WHAT THE TASK ASKS — Every line that includes the word "pose" is to be listed.

=-=-=

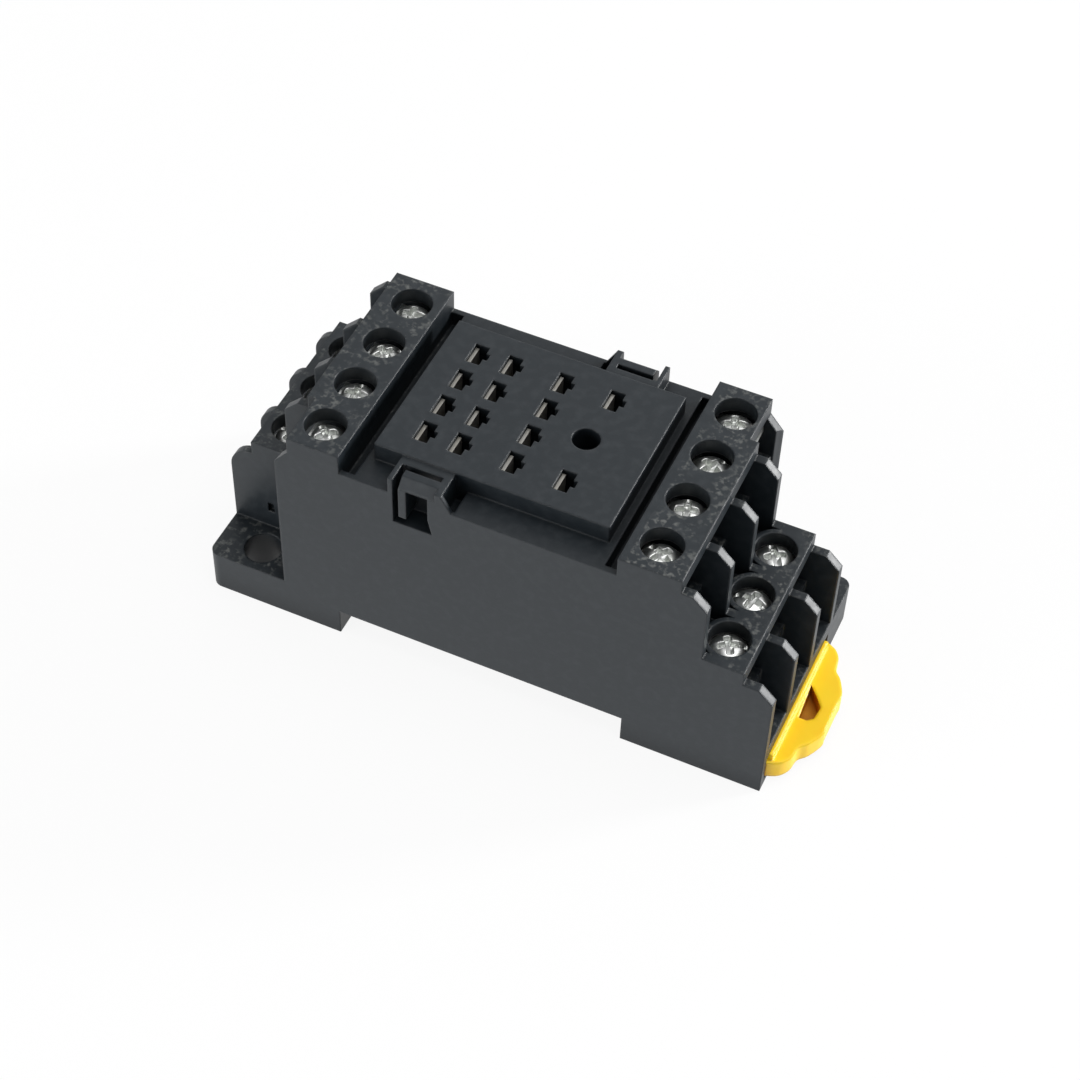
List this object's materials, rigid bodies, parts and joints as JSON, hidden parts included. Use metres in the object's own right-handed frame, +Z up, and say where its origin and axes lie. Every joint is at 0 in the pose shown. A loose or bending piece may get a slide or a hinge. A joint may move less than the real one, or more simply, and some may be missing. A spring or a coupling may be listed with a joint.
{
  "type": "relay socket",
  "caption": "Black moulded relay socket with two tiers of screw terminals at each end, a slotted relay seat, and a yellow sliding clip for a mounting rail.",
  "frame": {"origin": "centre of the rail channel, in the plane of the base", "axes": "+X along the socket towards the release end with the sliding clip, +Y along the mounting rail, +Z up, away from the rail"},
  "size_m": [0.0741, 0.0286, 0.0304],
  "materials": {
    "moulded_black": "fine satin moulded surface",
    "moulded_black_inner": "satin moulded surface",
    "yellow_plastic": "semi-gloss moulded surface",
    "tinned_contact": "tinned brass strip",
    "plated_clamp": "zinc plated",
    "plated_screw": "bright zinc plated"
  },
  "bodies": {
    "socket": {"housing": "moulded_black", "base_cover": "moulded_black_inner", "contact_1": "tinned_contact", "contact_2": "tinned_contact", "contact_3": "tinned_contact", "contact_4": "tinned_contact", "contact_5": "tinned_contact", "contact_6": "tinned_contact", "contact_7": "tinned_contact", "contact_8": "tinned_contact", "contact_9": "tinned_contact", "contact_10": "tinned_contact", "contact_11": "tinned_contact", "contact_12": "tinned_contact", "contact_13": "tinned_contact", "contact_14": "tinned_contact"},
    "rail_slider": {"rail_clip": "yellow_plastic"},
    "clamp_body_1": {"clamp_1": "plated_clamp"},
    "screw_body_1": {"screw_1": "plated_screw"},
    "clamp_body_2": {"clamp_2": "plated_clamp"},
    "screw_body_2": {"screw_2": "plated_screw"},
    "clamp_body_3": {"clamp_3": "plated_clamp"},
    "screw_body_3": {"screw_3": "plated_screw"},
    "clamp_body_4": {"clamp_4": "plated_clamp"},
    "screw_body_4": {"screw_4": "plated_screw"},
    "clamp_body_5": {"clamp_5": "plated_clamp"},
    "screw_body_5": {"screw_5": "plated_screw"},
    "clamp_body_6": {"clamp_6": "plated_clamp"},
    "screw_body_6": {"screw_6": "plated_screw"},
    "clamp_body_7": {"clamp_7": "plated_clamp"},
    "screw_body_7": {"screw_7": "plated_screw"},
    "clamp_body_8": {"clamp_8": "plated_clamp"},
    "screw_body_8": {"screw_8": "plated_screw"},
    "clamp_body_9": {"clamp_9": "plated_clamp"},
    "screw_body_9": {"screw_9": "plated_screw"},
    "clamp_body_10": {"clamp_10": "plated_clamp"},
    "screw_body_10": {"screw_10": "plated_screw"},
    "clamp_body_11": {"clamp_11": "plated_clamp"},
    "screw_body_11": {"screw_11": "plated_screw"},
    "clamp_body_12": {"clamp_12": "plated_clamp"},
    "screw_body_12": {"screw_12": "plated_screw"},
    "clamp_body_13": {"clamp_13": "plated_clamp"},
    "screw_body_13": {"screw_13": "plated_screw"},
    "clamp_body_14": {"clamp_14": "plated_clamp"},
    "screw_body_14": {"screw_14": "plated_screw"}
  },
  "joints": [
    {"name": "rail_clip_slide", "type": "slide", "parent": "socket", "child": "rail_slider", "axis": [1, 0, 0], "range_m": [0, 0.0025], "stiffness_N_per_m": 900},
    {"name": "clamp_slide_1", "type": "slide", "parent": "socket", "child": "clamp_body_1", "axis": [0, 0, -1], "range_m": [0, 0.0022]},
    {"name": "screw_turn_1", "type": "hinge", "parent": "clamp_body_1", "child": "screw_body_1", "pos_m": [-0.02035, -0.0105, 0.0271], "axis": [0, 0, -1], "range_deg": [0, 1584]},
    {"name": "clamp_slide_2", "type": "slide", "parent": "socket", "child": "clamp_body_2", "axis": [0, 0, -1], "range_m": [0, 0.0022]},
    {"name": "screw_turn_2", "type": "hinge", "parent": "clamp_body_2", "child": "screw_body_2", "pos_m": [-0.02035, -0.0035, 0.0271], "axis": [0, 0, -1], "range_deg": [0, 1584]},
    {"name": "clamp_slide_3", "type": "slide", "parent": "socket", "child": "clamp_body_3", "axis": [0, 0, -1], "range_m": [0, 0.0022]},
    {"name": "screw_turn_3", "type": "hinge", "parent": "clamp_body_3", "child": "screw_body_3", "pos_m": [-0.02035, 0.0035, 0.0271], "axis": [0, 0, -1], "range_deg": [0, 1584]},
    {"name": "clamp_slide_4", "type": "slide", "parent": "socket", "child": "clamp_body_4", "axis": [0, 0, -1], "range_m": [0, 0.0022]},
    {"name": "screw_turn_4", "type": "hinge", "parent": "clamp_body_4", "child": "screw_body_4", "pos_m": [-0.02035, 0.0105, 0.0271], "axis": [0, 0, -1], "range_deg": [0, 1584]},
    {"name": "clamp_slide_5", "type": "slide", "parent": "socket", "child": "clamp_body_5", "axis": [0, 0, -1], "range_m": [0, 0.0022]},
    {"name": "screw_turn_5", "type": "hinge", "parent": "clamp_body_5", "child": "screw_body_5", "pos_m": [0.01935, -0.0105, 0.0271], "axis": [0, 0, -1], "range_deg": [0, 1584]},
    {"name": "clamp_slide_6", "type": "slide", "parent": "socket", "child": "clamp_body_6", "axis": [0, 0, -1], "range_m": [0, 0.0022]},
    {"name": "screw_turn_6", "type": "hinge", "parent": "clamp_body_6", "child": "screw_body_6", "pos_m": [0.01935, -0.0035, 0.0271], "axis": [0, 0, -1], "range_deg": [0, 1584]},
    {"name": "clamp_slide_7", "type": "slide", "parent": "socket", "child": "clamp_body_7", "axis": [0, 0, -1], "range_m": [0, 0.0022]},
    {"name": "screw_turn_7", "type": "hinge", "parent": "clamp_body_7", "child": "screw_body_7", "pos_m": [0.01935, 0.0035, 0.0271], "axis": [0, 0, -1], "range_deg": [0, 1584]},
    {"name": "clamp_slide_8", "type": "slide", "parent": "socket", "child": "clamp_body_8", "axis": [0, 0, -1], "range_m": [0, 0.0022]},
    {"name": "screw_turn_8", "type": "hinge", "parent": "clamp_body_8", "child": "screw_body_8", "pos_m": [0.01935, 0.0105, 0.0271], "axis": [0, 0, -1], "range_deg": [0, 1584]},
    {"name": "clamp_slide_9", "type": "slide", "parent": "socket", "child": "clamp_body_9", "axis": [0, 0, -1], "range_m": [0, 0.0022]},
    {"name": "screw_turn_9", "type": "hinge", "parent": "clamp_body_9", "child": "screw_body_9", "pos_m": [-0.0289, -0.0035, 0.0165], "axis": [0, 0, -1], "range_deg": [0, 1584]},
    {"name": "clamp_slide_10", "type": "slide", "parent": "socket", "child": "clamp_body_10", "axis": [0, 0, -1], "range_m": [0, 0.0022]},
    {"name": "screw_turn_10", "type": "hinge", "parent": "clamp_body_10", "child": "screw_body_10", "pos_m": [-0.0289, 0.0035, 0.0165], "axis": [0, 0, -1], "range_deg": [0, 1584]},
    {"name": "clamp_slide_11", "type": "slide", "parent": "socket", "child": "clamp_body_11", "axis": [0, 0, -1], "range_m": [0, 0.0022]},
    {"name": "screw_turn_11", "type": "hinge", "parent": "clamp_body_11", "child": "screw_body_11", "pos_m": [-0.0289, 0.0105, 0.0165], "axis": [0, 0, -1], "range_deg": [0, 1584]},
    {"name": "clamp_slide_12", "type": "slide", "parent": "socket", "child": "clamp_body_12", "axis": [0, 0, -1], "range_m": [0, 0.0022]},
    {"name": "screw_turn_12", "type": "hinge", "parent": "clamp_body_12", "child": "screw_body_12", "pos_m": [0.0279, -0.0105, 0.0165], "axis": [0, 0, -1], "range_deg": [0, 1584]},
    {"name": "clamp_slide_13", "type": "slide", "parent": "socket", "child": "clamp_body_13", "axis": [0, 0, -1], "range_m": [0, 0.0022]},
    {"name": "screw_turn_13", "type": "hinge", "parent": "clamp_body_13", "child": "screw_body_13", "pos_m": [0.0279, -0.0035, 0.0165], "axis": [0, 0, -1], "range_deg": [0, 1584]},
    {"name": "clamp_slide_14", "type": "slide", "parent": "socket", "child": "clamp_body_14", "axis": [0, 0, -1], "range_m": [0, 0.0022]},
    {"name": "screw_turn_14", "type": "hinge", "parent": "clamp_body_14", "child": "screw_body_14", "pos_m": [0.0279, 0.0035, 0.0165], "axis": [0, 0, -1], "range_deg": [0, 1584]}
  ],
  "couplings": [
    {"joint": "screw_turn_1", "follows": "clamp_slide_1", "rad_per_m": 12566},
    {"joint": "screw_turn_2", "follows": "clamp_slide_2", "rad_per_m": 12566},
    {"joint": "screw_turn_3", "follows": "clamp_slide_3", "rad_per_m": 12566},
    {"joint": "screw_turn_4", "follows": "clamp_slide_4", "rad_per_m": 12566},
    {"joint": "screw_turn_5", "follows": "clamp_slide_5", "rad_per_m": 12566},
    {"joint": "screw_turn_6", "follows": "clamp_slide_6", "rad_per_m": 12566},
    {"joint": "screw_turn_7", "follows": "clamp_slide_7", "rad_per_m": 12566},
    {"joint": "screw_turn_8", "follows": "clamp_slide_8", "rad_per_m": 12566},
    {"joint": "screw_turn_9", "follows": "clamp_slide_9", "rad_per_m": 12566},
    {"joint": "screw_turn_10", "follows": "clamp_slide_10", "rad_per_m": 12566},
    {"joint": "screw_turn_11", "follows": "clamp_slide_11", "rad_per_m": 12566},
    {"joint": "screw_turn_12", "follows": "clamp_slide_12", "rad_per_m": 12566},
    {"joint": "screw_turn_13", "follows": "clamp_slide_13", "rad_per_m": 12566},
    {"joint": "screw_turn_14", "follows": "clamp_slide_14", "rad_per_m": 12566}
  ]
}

=-=-=

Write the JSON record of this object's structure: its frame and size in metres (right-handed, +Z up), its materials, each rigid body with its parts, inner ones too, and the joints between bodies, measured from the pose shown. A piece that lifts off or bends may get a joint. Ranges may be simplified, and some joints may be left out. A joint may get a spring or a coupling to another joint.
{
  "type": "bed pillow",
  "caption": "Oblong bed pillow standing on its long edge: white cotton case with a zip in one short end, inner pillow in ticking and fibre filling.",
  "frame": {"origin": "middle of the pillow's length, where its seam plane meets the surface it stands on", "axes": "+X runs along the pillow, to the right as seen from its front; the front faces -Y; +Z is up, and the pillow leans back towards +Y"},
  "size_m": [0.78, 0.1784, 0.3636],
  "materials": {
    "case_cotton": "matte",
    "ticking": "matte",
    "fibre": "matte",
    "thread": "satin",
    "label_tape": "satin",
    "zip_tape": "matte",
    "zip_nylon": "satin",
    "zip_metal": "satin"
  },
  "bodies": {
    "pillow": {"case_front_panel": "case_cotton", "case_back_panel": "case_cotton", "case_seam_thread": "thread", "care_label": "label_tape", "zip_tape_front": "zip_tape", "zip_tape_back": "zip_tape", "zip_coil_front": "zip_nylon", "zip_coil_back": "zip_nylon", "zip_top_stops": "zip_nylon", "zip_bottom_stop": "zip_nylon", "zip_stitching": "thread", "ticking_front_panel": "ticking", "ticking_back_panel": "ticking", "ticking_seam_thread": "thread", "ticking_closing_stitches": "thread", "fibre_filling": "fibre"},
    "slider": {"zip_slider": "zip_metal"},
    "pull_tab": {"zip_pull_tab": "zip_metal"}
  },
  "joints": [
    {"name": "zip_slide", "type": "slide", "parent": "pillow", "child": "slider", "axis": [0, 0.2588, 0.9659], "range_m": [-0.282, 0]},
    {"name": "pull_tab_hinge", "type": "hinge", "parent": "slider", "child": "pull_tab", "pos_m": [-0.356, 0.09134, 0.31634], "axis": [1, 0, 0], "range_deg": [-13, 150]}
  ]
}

=-=-=

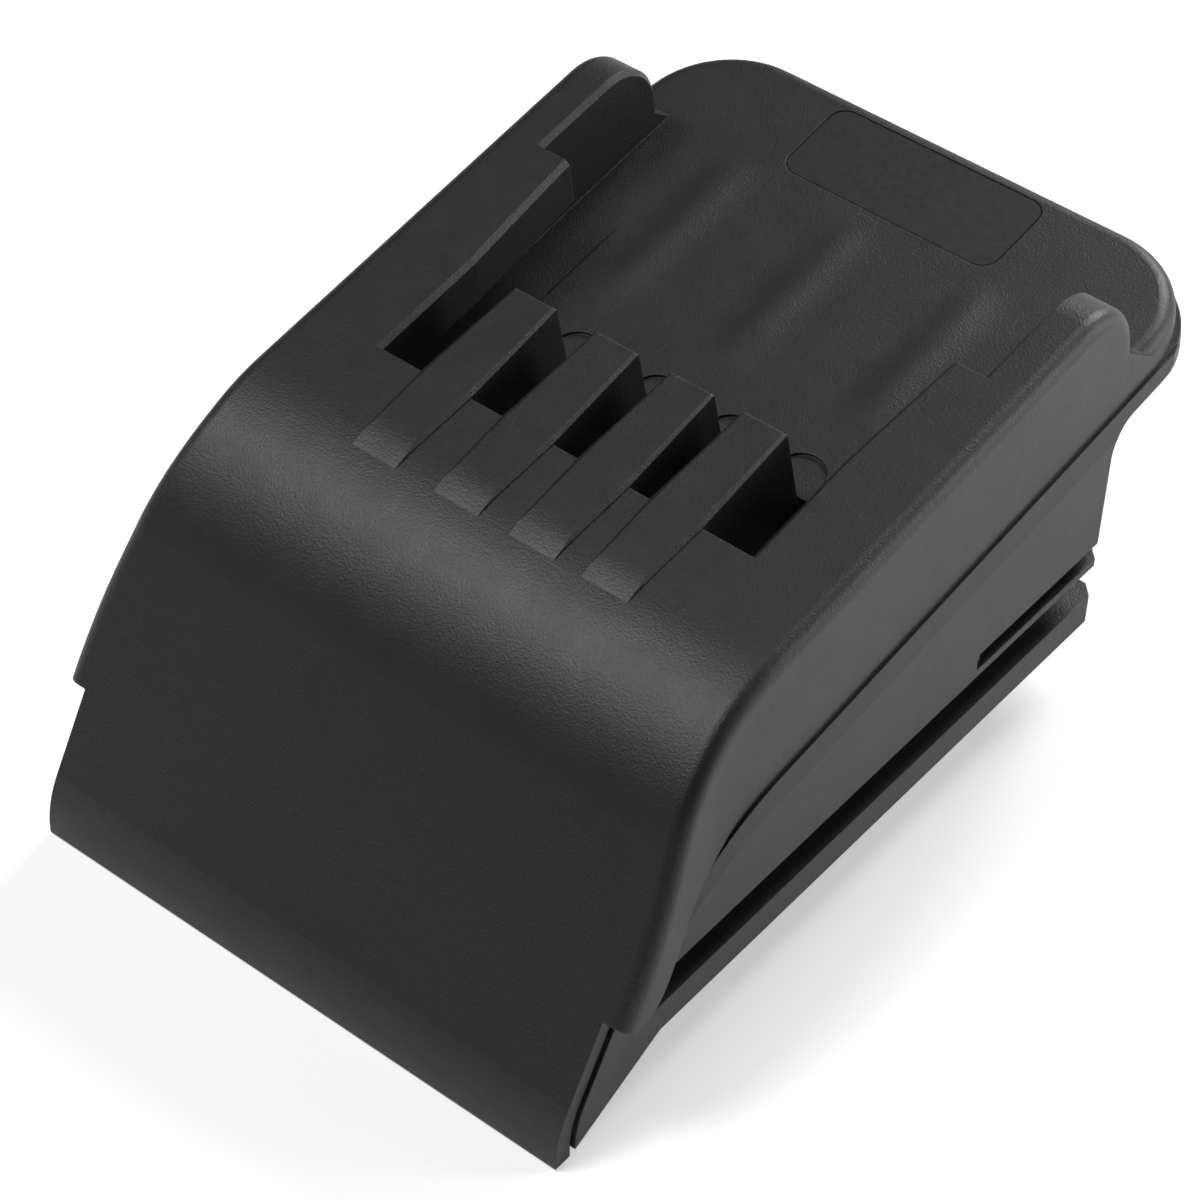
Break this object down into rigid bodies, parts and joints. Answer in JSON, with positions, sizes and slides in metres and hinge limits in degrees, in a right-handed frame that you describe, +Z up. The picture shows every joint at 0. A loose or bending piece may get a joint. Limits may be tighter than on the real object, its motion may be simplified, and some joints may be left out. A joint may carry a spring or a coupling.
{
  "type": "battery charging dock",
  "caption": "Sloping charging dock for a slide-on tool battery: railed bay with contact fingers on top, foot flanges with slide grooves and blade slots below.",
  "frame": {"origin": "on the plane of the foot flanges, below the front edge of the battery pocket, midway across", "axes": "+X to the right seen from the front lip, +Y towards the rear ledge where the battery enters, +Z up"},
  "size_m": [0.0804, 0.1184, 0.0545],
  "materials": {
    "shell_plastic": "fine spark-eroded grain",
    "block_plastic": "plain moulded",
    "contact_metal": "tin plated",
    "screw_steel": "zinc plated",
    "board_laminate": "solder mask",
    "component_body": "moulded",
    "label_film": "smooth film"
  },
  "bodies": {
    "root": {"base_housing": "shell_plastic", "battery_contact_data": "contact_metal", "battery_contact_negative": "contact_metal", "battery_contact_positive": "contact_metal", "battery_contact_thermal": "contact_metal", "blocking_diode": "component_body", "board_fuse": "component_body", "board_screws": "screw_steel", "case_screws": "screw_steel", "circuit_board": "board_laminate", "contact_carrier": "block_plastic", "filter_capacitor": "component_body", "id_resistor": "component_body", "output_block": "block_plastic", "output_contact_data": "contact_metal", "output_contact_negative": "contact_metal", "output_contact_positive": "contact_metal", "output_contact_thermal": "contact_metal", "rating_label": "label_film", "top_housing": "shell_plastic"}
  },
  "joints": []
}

=-=-=

FINISHED ANSWER —
List this object's materials, rigid bodies, parts and joints as JSON, hidden parts included. Use metres in the object's own right-handed frame, +Z up, and say where its origin and axes lie. Every joint is at 0 in the pose shown. A loose or bending piece may get a slide or a hinge. A joint may move less than the real one, or more simply, and some may be missing. A spring or a coupling may be listed with a joint.
Write the JSON record of this object's structure: its frame and size in metres (right-handed, +Z up), its materials, each rigid body with its parts, inner ones too, and the joints between bodies, measured from the pose shown. A piece that lifts off or bends may get a joint. Ranges may be simplified, and some joints may be left out. A joint may get a spring or a coupling to another joint.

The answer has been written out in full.